Likewise, “The Resurrection”, painted in 1600 for the high altar of the Colegio de la Encarnación in Madrid, pre-empts the extreme perspective in the narrow “Homme à la mandoline” (1911): Christ ascends to heaven with his legs serenely aligned, contrasting with the chaotic tumble of limbs in the lower half of the painting, creating a confusion of depth similar to the cubist work’s angles and circular forms. The presence of so much religious art opens up a new spiritualism even in Picasso’s most abstract works.
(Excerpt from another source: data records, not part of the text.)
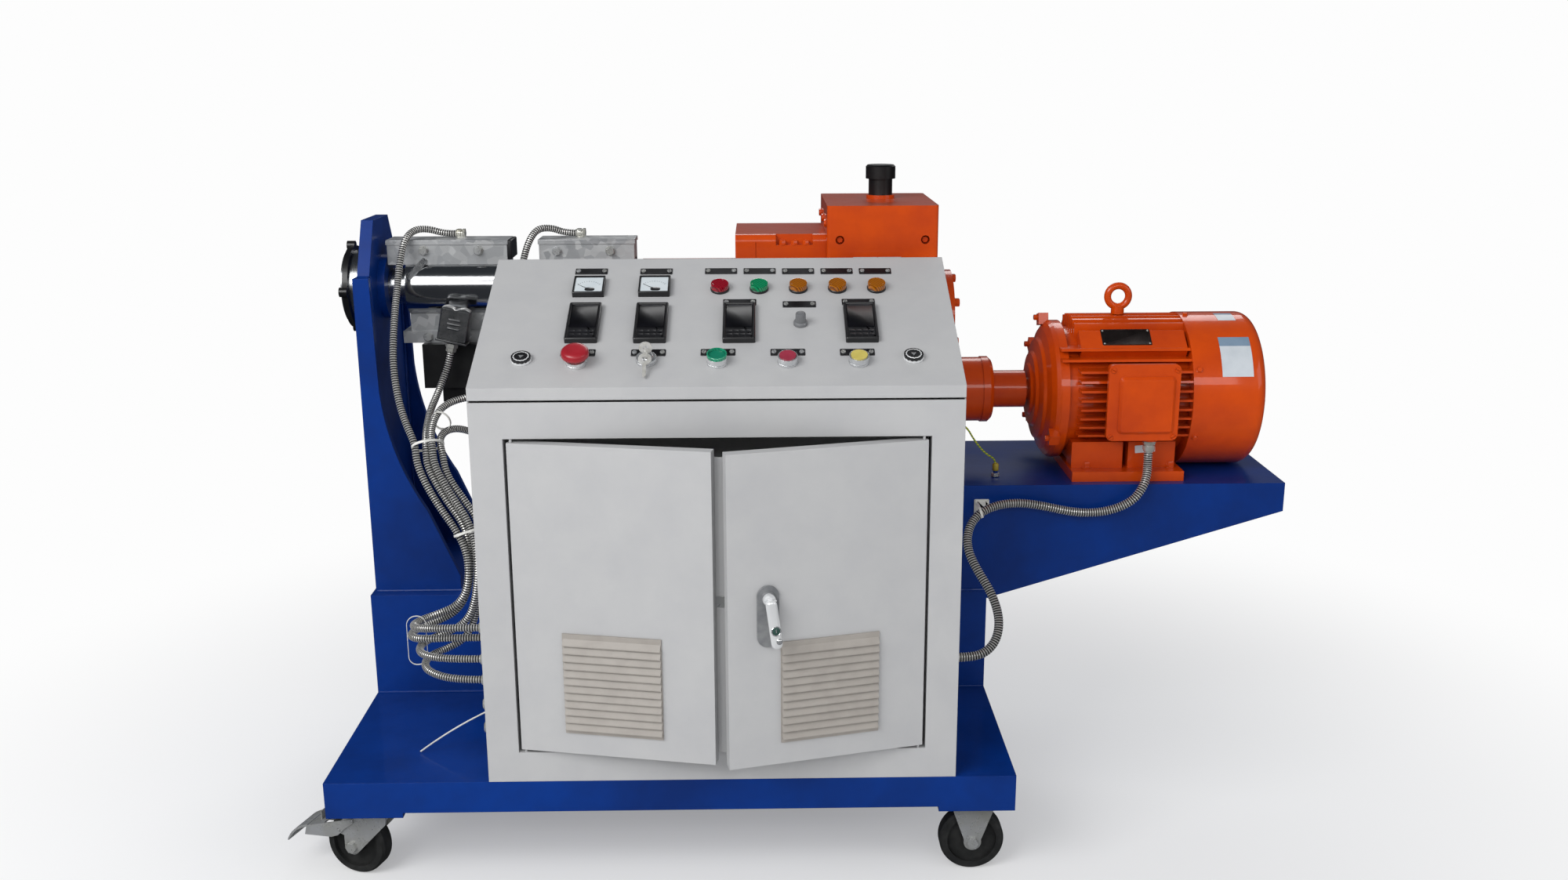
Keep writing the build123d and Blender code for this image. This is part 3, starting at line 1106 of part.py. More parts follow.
os.makedirs("parts", exist_ok=True)
boxes = [shape.bounding_box() for name, shape in nodes.items() if name not in CORDS]
ORIGIN_X = (min(box.min.X for box in boxes) + max(box.max.X for box in boxes)) / 2
ORIGIN_Y = (min(box.min.Y for box in boxes) + max(box.max.Y for box in boxes)) / 2
for name, shape in nodes.items():
    export_step(Pos(-ORIGIN_X, -ORIGIN_Y, 0) * shape, "parts/" + name + ".step")
print("origin", round(ORIGIN_X, 3), round(ORIGIN_Y, 3))
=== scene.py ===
import math

import bpy
import numpy as np
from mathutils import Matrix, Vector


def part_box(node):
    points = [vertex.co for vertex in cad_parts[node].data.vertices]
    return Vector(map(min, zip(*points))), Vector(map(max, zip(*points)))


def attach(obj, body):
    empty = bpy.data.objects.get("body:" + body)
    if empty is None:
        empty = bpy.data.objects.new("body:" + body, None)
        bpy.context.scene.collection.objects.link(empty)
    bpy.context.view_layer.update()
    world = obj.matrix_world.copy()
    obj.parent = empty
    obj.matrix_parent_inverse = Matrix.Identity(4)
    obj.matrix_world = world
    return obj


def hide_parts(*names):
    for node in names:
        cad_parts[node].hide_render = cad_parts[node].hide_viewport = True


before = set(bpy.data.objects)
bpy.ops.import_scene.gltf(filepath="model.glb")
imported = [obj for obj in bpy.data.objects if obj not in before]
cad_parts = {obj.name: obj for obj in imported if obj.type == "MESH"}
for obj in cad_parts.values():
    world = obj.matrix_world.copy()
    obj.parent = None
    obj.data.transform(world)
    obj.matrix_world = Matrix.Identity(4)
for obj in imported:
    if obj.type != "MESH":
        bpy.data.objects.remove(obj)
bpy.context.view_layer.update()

# The machine is drawn in the maker's frame, in millimetres: X = 0 is the middle of the control cabinet,
# Y = 0 its front face and Z = 0 the floor. The deck's left edge is at X = -598 and its front edge at Y = 0,
# so the deck's CAD box gives the shift to the row frame.
DECK_LEFT = -598.0
deck_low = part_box("deck")[0]
SHIFT = np.array([deck_low[0] * 1000 - DECK_LEFT, deck_low[1] * 1000, 0.0])


def metres(points):
    """Maker's millimetres to the row frame's metres: the shift is added and the sum divided by 1000."""
    return (np.asarray(points, float) + SHIFT) / 1000


# The camera stands in front of the console, a little right of its middle, and looks down at the machine.
# Its place, turn and focal length are solved from the corners of the cabinet and the deck.
CAMERA_AT = (58.9, -1978.4, 1214.5)
CAMERA_PITCH = math.radians(14.43)
CAMERA_YAW = math.radians(1.00)
CAMERA_ROLL = math.radians(-0.20)
FOCAL_PIXELS = 1845.6
PHOTO_WIDTH = 2000
SENSOR = 36.0

look = np.array([math.sin(CAMERA_YAW) * math.cos(CAMERA_PITCH),
                 math.cos(CAMERA_YAW) * math.cos(CAMERA_PITCH), -math.sin(CAMERA_PITCH)])
level = np.array([math.cos(CAMERA_YAW), -math.sin(CAMERA_YAW), 0.0])
over = np.cross(level, look)
right = level * math.cos(CAMERA_ROLL) + over * math.sin(CAMERA_ROLL)
upward = -level * math.sin(CAMERA_ROLL) + over * math.cos(CAMERA_ROLL)
lens = bpy.data.cameras.new("camera")
lens.sensor_width = SENSOR
lens.lens = FOCAL_PIXELS * SENSOR / PHOTO_WIDTH
lens.clip_end = 100
camera = bpy.data.objects.new("camera", lens)
stand = np.eye(4)
stand[:3, 0] = right
stand[:3, 1] = upward
stand[:3, 2] = -look
stand[:3, 3] = metres(CAMERA_AT)
camera.matrix_world = stand.T.tolist()
bpy.context.scene.collection.objects.link(camera)
bpy.context.scene.camera = camera


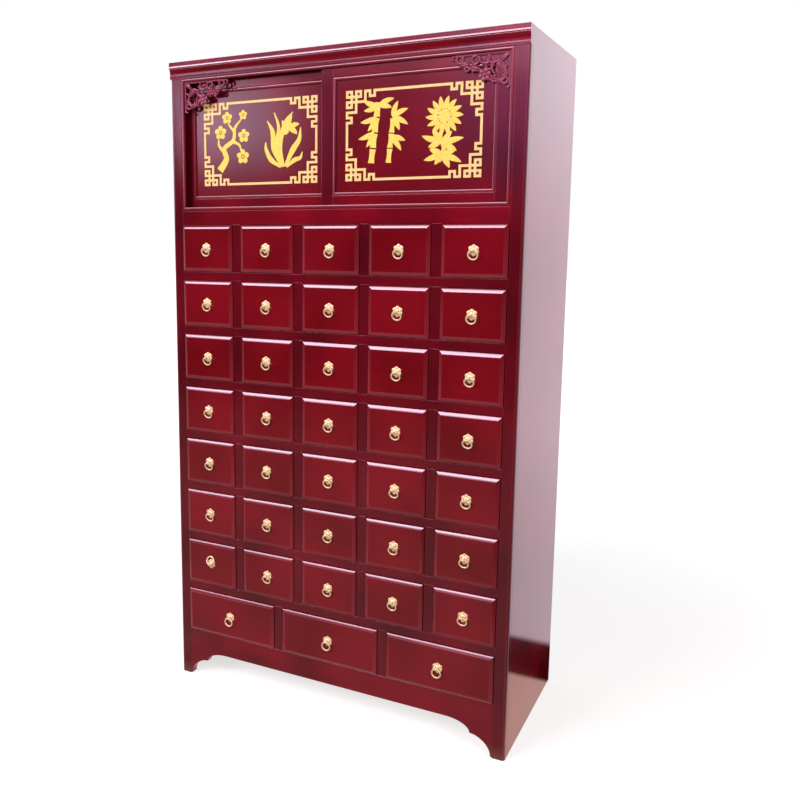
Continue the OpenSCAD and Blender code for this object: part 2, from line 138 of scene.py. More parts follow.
# The world is white to the camera. What the lacquer mirrors of it is a painted reflection, seen by
# glossy rays only: a pale wall behind and a dim room in front, with a wide soft box high on the
# left, a second one on the right, and a window, lamps, haze and a bright strip near the horizon.
# Each is bounded by shares of the direction.
world = bpy.data.worlds.new("studio")
bpy.context.scene.world = world
world.use_nodes = True
sky = world.node_tree
sky.nodes.clear()
direction = add_node(sky, "ShaderNodeTexCoord").outputs["Generated"]
east, north, up = add_node(sky, "ShaderNodeSeparateXYZ", inputs={0: direction}).outputs
ahead = (north, -0.5, -0.6)
box_seen = faded(sky, (up, 0.34, 0.56), (up, 0.86, 0.66),
                 (east, -0.80, -0.64), (east, -0.08, -0.22), ahead, 13.0)
window = faded(sky, (east, -0.44, -0.56), (east, -0.6, -0.575),
               (up, 0.04, 0.12), (up, 0.2, 0.14), ahead, 3.2)
lamps = faded(sky, (east, -0.66, -0.8), (up, 0.0, 0.08), (up, 0.3, 0.2), ahead, 9.0)
haze = faded(sky, (up, 0.0, 0.22), (up, 0.42, 0.3), (east, -0.38, -0.26, 0.15, 1.0), ahead, 1.3)
strip = faded(sky, (up, 0.155, 0.19), (up, 0.36, 0.26), (east, -0.58, -0.46, 0.1, 1.0), ahead, 0.9)
second_box = faded(sky, (east, 0.3, 0.5), (east, 0.9, 0.75),
                   (up, 0.15, 0.35), (up, 0.8, 0.6), (north, -0.2, -0.35), 5.0)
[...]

Rather than being impenetrable and intellectual, his analytical cubism transforms into expectant scenes, pregnant with mystery and narrative potential.

A painting shows the moustachioed figure of a musketeer using a variety of styles
Picasso’s ‘The Musketeer’ (1967) pays homage to his artistic heroes © Ludwig Museum — Museum of Contemporary Art, Budapest, Succession Picasso/ProLitteris, Zurich

El Greco continued to inspire Picasso into his late career, which has been much less discussed than his influence on the earlier work. Towards the end of the exhibition we encounter the 1967 painting “The Musketeer”, a caricaturish figure in Renaissance costume. On the back, the octogenarian has written “Domenico Theotocopulos van Rijn da Silva”, a mash-up of the names of his three artistic heroes (El Greco, Rembrandt, Velázquez). It shows not only how the mature artist was eager to cement his place among them, but also that he never stopped drawing from art history in order to stay original.